Singaporean jurist and former college dean

Foo Chee Hock PBS SC is a Singaporean jurist and a former Dean of the Singapore Judicial College.

== Education ==

Foo graduated from St Joseph's Institution in 1976, where he is recognised as a "distinguished alumni", the National University of Singapore in 1984 and a Masters of Laws from Cambridge University in 1989.

== Legal career ==

Foo joined the Singapore Legal Service in 1984 and served in a variety of legal and judicial posts during that time, including as a Magistrate and District Judge in the then-Subordinate Courts, and as an Assistant Registrar and Deputy Registrar in the Supreme Court of Singapore. In 2009, he was appointed Registrar of the Supreme Court. In his time as Registrar, Foo assisted the Courts with the implementation of the “docket system” of case management and end-to-end e-Litigation systems and also was the “driving force that helped to demystify the judiciary and (make) the courts more accessible to the general public”. Foo has also previously spoken out about burn-out in the legal profession, given the real pressures of legal careers.

Foo was subsequently appointed as a Judicial Commissioner by President Tony Tan in April 2015. He served a three-year term during which time he also oversaw the development of the Singapore Judicial College, serving as its founding Dean, and in which capacity, he was tasked to "oversee the development of a new college for the training of judges". Upon his appointment as a Judicial Commissioner, he was replaced as the Registrar of the Supreme Court by Vincent Hoong.

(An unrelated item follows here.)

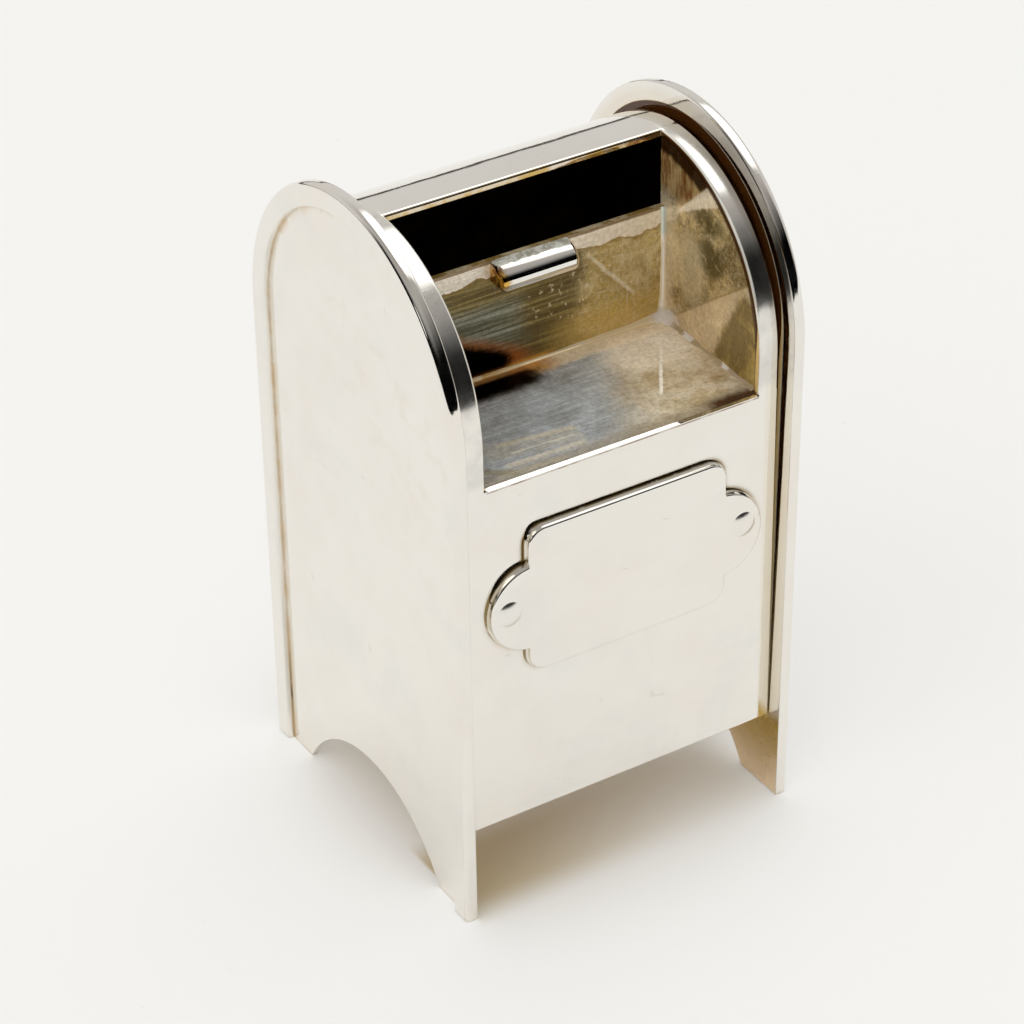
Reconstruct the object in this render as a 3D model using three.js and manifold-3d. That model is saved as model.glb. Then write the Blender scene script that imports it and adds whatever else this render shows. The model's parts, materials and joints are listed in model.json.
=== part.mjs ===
// A desk dispenser for a roll of stamps, in the form of an arch-topped letter box.
// Millimetres, +Z up, ground at Z = 0. The front faces -Y and the hinged side lid is at +X.

import * as THREE from 'three';
import { mergeVertices } from 'three/addons/utils/BufferGeometryUtils.js';
import Module from 'manifold-3d';

const wasm = await Module();
wasm.setup();

// Driving dimensions.
const STAMP_WIDTH = 25.4;
const STRIP_PLAY = 0.3;
const HEIGHT = 60.95;
const END_HALF_DEPTH = 16.2;
const END_PLATE_T = 0.6;
const RIM_T = 0.55;
const RIM_WIDTH = 2.05;
const SHEET_T = 0.6;
const PLATE_T = 0.5;
const BODY_HALF_DEPTH = 14.6;
const BODY_SPRING_Z = 44;
const BODY_BOTTOM_Z = 7.66;
const LEFT_FACE_X = -16.7;
const BODY_RIGHT_X = 14.8;

// Feet: the end plates are cut away below by an arc between two feet.
const FOOT_WIDTH = 5.3;
const FOOT_ARCH_RISE = 6.45;
const FOOT_ARCH_HALF = END_HALF_DEPTH - FOOT_WIDTH;
const FOOT_ARCH_R = (FOOT_ARCH_HALF ** 2 + FOOT_ARCH_RISE ** 2) / (2 * FOOT_ARCH_RISE);
const FOOT_ARCH_Z = FOOT_ARCH_RISE - FOOT_ARCH_R;

// Positions that follow from the driving dimensions.
const END_SPRING_Z = HEIGHT - END_HALF_DEPTH;
const LEFT_PLATE_X = LEFT_FACE_X + RIM_T;
const BODY_LEFT_X = LEFT_PLATE_X + END_PLATE_T;
const BODY_INNER_R = BODY_HALF_DEPTH - SHEET_T;

// Pocket behind the opening, with the slot for the stamps above its back wall.
const OPENING_HALF_X = STAMP_WIDTH / 2 + STRIP_PLAY;
const OPENING_BOTTOM_Z = 40.78;
const POCKET_BACK_Y = -0.8;
const OPENING_REAR_Y = POCKET_BACK_Y + PLATE_T;
const FLOOR_RISE = 0.5;
const BACK_TOP_Z = 51.87;
const BACK_SUNK = 0.2;
const CHEEK_GAP = 0.02;

// Pull bar on the back wall.
const PULL_LENGTH = 7.6;
const PULL_SLOPE = THREE.MathUtils.degToRad(26);
const PULL_SLOPE_LENGTH = 1.25;
const PULL_BROW_R = 1.45;
const PULL_BROW_END = THREE.MathUtils.degToRad(71);
const PULL_NOSE_R = 0.68;
const PULL_END_BEVEL = 0.3;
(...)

At the conclusion of his term as Judicial Commissioner in 2019, Foo assumed full-time leadership of the Singapore Judicial College. He was also, during his time as Judicial Commissioner, Editor-in-Chief of Singapore Civil Procedure. He is also a senior mediator at the Singapore Mediation Centre. Foo retired from his position as Dean of the Singapore Judicial College in April 2023.

== Academic career ==
Foo is currently an Adjunct Professor at NUS Law School, where he teaches Pre-trial Advocacy in Civil Litigation and Reform of Civil Procedure.

== Awards ==

Foo received the Long Service Award in 2007. He was also appointed Senior Counsel (Honoris Causa) in 2019 in recognition of his “special knowledge in law and contributions to the development of the law and legal profession”.